KihongHeo commented 4 years ago

@h2oche I still cannot reproduce your error. Your code works well in my machine.

@h2oche @KunJeong Which OS do you folks use?

KunJeong commented 4 years ago

@KihongHeo I've pushed the current version, which (thankfully) faults deterministically. If you run example2 and see the output, deleting the %tobool1 instruction results in a <badref> in the next branch.

*Summary of what happens:

%tobool1 = icmp ne i32 0, 0
br i1 %tobool1, label %if.then2, label %if.else3
br label %if.end4
br label %if.end4
%a.0 = phi i32 [ 10, %if.then2 ], [ 0, %if.else3 ]
ret i32 %a.0

delete 1th element

br i1 <badref>, label %if.then2, label %if.else3
br label %if.end4
br label %if.end4
%a.0 = phi i32 [ 10, %if.then2 ], [ 0, %if.else3 ]
ret i32 %a.0

This crashes the check function. Sorry for repeatedly updating the comment. I'm still actively debugging. I use MacOS, because I couldn't figure out how to use Docker..sorry..

KihongHeo commented 4 years ago

@KunJeong Your code successfully run with example2.ll in my machine.

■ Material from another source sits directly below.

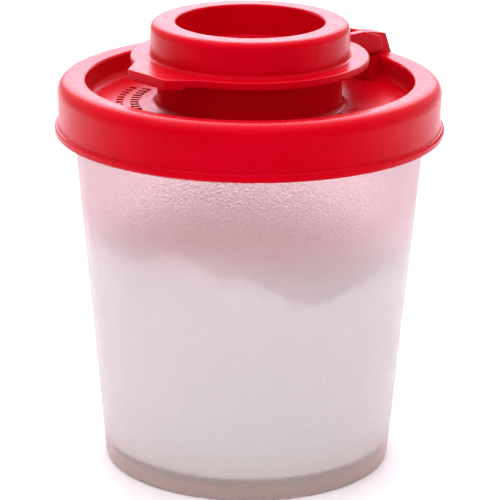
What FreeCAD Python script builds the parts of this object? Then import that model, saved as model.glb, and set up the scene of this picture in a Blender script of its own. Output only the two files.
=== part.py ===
import FreeCAD, Part

import math
import os

# A small shaker jar: a frosted tumbler holding powder, a press-on seal lid with a sifting neck, and a
# flip cap that clips to a post on the lid. Millimetres, +Z up. The origin is the centre of the foot,
# the thumb tab points to -Y and the hinge is at +Y.

# Tumbler
FOOT_R = 19.25
WALL_TAPER = 0.0872
WALL = 1.0
FOOT_RING_H = 1.5
FOOT_RING_W = 1.5
FLOOR_TOP = 2.6
RIM_Z = 51.0
BEAD_R = 24.0
BEAD_LOW, BEAD_HIGH = 49.3, 50.4
BEAD_RAMP = 0.5
CORNER_R = 0.6

# Powder
POWDER_TOP = 31.0
POWDER_GAP = 0.1

# Seal lid
SKIRT_Z = 45.3
LIP_R = 25.75
LIP_H = 0.95
SKIRT_R = 25.3
SKIRT_TOP_R = 25.45
SHOULDER_R = 1.8
WAIST_H = 3.0
SKIRT_INNER_R = 24.1
SEAT_GAP = 0.05
PLUG_GAP = 0.1
CROWN_Z = 52.65
CROWN_IN_Z = 52.35
WELL_WALL_R = 21.6
DECK_Z = 49.0
DECK_T = 1.0
NECK_R = 12.25
NECK_WALL = 1.1
SIFTER_Z = 54.4
SIFTER_T = 1.0
SPOUT_Z = 56.1
SPOUT_IN_R, SPOUT_OUT_R = 11.35, 11.95
HOLE_R = 0.9
HOLE_RINGS = ((0.0, 1), (3.4, 6), (6.8, 12))

# Raised ribs on the deck, in two arcs: middle radius and length of each rib
RIB_ARCS = ((15.2, 1.1), (17.2, 0.9))
RIB_W, RIB_H = 0.35, 0.2
RIB_START, RIB_STEP, RIB_COUNT = 204.0, 4.4, 10

# Hinge
PIVOT_Y, PIVOT_Z = 20.9, 54.05
TRUNNION_R = 0.5
TRUNNION_GAP = 0.06
TRUNNION_LENGTH = 1.0
POST_W = 2.7
POST_FRONT_Y = 19.7
POST_TOP_Z = 55.85
POST_BACK_Y, POST_BACK_Z = 23.7, 55.05
ARM_GAP = 0.14
ARM_W = 1.05
ARM_END_R = 1.1
ARM_EDGE_R = 0.22
ARM_BEND_Y, ARM_KNEE_Y = 16.7, 19.0
ARM_TOP_FRONT_Y, ARM_TOP_BACK_Y, ARM_TOP_Z = 16.3, 18.7, 56.15
BASE_W = 4.9
BASE_FRONT_Y = 19.8
BASE_TOP_Z = 52.55

# Flip cap
FLANGE_R = 15.7
FLANGE_LOW, FLANGE_TOP = 54.53, 55.55
FLANGE_EDGE_R = 0.22
RING_R = 13.15
CAP_TOP = 60.0
CAP_WALL = 0.9
CHANNEL_TOP = 58.95
WELL_R = 9.75
TAB_REACH = 17.75
TAB_TIP_HALF, TAB_ROOT_HALF, TAB_ROOT_Y = 3.8, 6.6, 14.2
TAB_ROOT_FILLET = 1.3
TAB_CORNER_R = 1.2
TAB_LIP, TAB_LIP_LENGTH = 0.35, 1.8

Z = FreeCAD.Vector(0, 0, 1)
CENTRE = FreeCAD.Vector(0, 0, 0)


def cone_r(z):
    """Outer radius of the tumbler's tapered wall."""
    return FOOT_R + WALL_TAPER * z


def inner_r(z):
    """Inner radius of the tumbler's wall."""
    return cone_r(z) - WALL * math.hypot(1.0, WALL_TAPER)


def in_rz(u, v):
    return FreeCAD.Vector(u, 0, v)


def in_yz(u, v):
    return FreeCAD.Vector(0, u, v)


def in_xy(u, v):
    return FreeCAD.Vector(u, v, 0)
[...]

The output is the same as example2.expected.ll.

One thing I want to mention is that, if you remove all functions (so, an empty ll file), it may crash. So, make sure that you don't delete all functions.

I will try with MacOS soon.

KihongHeo commented 4 years ago

For a while, can you try your code on the provided virtual machine?

KihongHeo commented 4 years ago

@KunJeong @h2oche I could reproduce your seg faults on my Mac. It is weird they have different behaviors.

Can you work on your homework in the provided Docker or Ubuntu VM (KAIST Cloud) by TAs before? Using Linux, we have tested all evaluation test sets on 3 different machines (mine, TA's, travis), and all work well.

KunJeong commented 4 years ago

Thanks for checking. It works well on the provided Ubuntu VM. I guess seg-fault from crashes the check function in Mac but not on Ubuntu.

h2oche commented 4 years ago

@KihongHeo Thanks for checking. I'll try docker. Thanks!